Tunus'ta bunlar olurken, Libya'da siyasi kargaşa devam ediyor. Ülkede büyük bir iç savaş yaşanmaktadır. Kaddafi'nin öldürülmesi ile birlikte, özel ve yabancı güçlerden oluşan Libya Ordusunun dağılmasından sonra güvenliği sağlayacak merkezi bir savunma gücünden yoksunluk, alanı radikal islamcılara ve aşiretlere bırakmış durumdadır.
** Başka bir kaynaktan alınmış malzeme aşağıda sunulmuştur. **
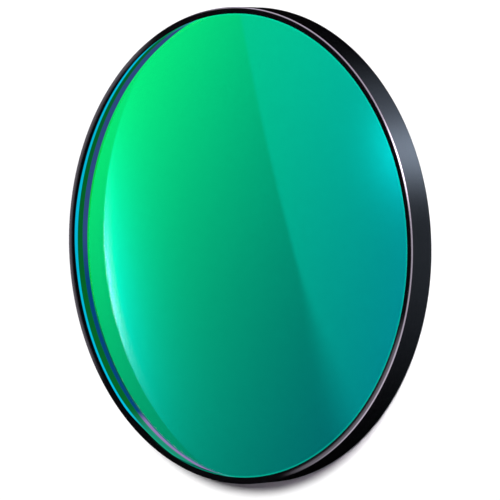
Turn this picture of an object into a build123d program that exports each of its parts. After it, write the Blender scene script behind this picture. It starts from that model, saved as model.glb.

Petrol bakımından zengin olan Libya'da bulunan her bir yabancı güç kendisine bağlı grupları silahlandırmakta tereddüt etmemektedir. Mısır'da darbe ile, Tunus'ta seçimlerle yapılanın benzerinin Libya'da olması mümkün değildir. Libya'nın bu durumda oluşu yanıbaşında bulunan Tunus'u da rahat bırakmayacaktır. Libya'da siyasal istikrarsızlığın sağlanması, radikal islami grupların etkinliğinin azalmasına bağlıdır. Bu da Libya'da Afganistan benzeri, BM ve NATO'yu merkeze alan bir yapının kurulması ile mümkün olabilir. ABD ve Batı şu anda tüm dikkatini Irak ve Suriye'ye vermiş durumdadır. Irak'ın Sünni Bölgesinde etkinlik kuran IŞİD'in Suriye'de de etkili olmaya başlaması, daha önceden temel tehlike olan Esad'ı temel tehlike olarak görmekten vazgeçmiştir. Buna en çok karşı çıkan da Türkiye'dir. Türkiye, Esad'ı temel tehlike olarak görürken, Batı ile çelişkiler yaşamaktadır. Ancak Türkiye'nin NATO anlaşmasının tarafı oluşu, bu konuda daha ileri gitmesine engeldir. Bu nedenle, diğer ülkelerde Müslüman Kardeşlerin başına gelenlerin AKP'nin başına geleceğini söylemek doğru değildir. AKP-Batı/Küresel Kapitalizme göbekten bağlılık derecesi Arap Baharı yaşanan ülkelerle benzersiz bir durumdadır. Batı'nın Türkiye eleştirisi, Türkiye'nin bölgesel rol oynamasına yöneliktir. Ortadoğu'nun reel politiğinde bölgesel güç olunamayacağını, yaşanan gelişmeleri Türkiye acı bir şekilde öğrenmiştir. Bu acıyı kendi içinde yaşayabileceğinin örnekleri ortada iken Türkiye Batı ile ilişkilerini fabrika ayarlarına geri döndürmek durumundadır. Bunun çokça işaretleri vardır. AKP, kendi islami anlayışını uygulamaya devam ederken, Türkiye'de laik baharı bekleyenler daha fazla hüsrana uğrayacaktır. Batı'nın işine gelen de bu olacaktır.